• **WRITTEN INSTRUCTION**
From the first line of the data through the line containing "FLAT_DEPTH_SLACK = 0.03 * MM", return each line exactly.

— START —

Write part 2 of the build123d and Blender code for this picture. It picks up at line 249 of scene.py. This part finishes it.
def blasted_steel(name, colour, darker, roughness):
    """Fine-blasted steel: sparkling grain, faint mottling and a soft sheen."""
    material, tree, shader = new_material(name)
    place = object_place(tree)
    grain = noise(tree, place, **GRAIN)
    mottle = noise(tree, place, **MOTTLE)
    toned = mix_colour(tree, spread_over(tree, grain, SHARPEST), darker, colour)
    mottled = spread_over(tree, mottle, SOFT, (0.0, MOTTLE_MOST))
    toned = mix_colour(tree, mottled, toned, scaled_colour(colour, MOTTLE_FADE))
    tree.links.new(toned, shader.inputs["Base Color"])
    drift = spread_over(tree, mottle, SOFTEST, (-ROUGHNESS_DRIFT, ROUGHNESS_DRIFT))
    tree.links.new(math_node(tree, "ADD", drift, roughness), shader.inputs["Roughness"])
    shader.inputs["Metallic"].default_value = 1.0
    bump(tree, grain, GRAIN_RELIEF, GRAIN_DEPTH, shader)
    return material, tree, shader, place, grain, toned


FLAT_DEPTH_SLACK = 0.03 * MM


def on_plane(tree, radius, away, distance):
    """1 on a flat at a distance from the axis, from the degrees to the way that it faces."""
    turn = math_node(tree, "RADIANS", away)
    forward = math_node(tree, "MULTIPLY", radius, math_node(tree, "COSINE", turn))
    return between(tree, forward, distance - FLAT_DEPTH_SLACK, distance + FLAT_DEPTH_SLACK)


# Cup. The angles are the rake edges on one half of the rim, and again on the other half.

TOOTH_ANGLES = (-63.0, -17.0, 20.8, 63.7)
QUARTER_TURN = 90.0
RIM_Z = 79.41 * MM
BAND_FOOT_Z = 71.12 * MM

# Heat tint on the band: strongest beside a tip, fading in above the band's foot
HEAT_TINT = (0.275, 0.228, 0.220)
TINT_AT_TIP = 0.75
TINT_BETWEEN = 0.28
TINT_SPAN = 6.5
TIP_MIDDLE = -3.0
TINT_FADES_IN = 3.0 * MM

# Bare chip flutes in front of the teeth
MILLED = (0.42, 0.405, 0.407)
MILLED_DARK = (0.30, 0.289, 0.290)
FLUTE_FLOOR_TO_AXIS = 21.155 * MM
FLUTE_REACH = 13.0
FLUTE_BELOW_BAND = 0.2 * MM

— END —

• **EXERCISE RESULT**
Write part 2 of the build123d and Blender code for this picture. It picks up at line 249 of scene.py. This part finishes it.
def blasted_steel(name, colour, darker, roughness):
    """Fine-blasted steel: sparkling grain, faint mottling and a soft sheen."""
    material, tree, shader = new_material(name)
    place = object_place(tree)
    grain = noise(tree, place, **GRAIN)
    mottle = noise(tree, place, **MOTTLE)
    toned = mix_colour(tree, spread_over(tree, grain, SHARPEST), darker, colour)
    mottled = spread_over(tree, mottle, SOFT, (0.0, MOTTLE_MOST))
    toned = mix_colour(tree, mottled, toned, scaled_colour(colour, MOTTLE_FADE))
    tree.links.new(toned, shader.inputs["Base Color"])
    drift = spread_over(tree, mottle, SOFTEST, (-ROUGHNESS_DRIFT, ROUGHNESS_DRIFT))
    tree.links.new(math_node(tree, "ADD", drift, roughness), shader.inputs["Roughness"])
    shader.inputs["Metallic"].default_value = 1.0
    bump(tree, grain, GRAIN_RELIEF, GRAIN_DEPTH, shader)
    return material, tree, shader, place, grain, toned


FLAT_DEPTH_SLACK = 0.03 * MM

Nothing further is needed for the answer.